Exactly, the film was always going to live and die with the performances. That's why I didn't move the camera, I thought if I had to move the camera to enhance the performances then the film hasn't worked. I was just careful about getting the casting right and concentrated on getting the performances from them.

But was it a strange experience directing Robert Carlyle to play your father?

It was very weird, because Bobby's a chameleon, he can do anything. You can talk to him and then he'll take all of that information, and he'll come back and surprise you. In some of those scenes he looked like my father, he sounded like my father, and he was doing things that I felt were coming directly from my memory. When I was watching Bobby doing scenes like the kettle scene or the darker scenes, it was really trippy because it felt like I was watching my nightmares.
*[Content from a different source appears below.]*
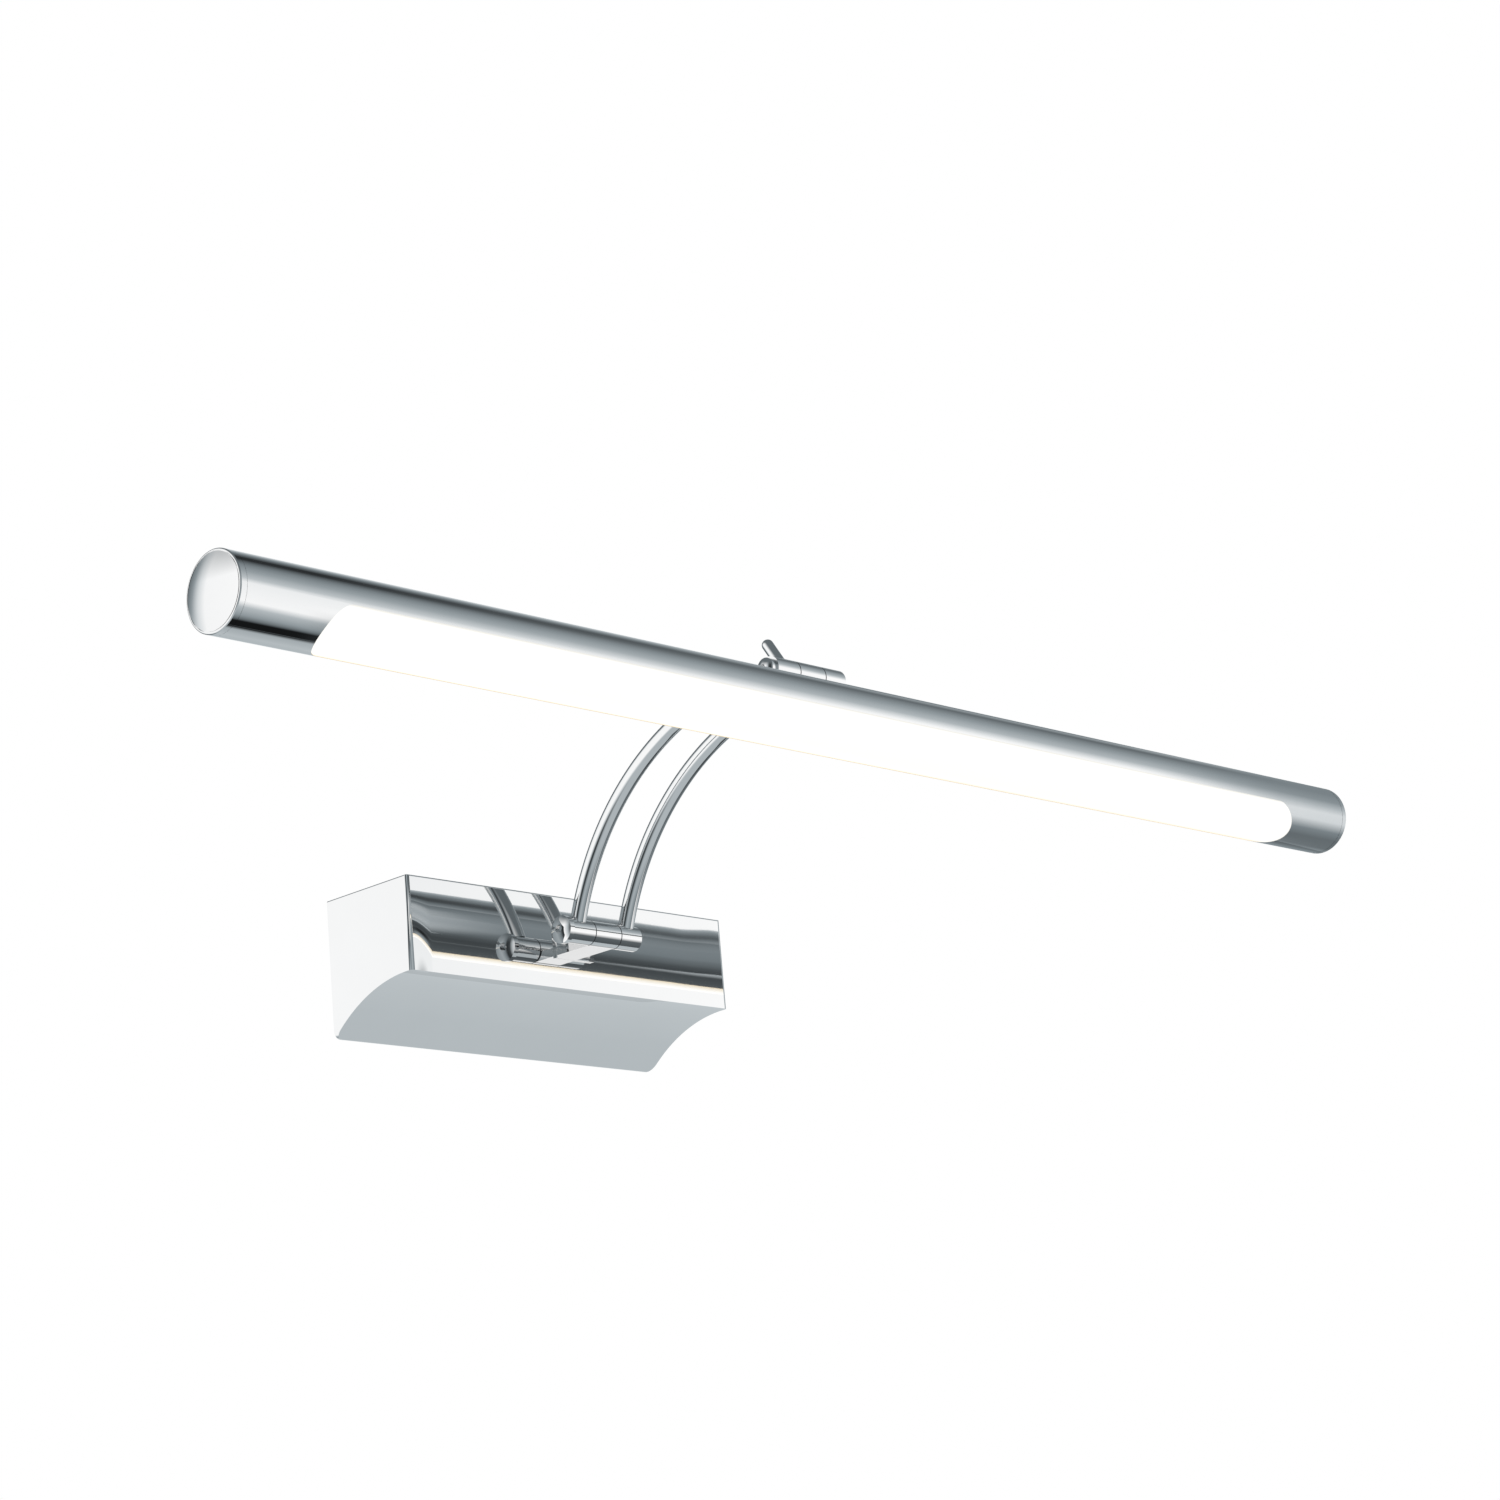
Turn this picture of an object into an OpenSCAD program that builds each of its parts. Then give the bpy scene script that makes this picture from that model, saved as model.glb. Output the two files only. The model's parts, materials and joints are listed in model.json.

Now that you've got this one out of the way, so you know what you're doing next?

I'm writing something at the moment, writing number three.

Is that another personal story?

It hasn't started off that way. I'll probably find some personal way through it by the end, but right now I'm just making it up and I've got to say I'm enjoying the writing process again. I didn't enjoy the writing process of I Know You Know at all, it was like a bad drug. Now I'm just writing a film that I want to see.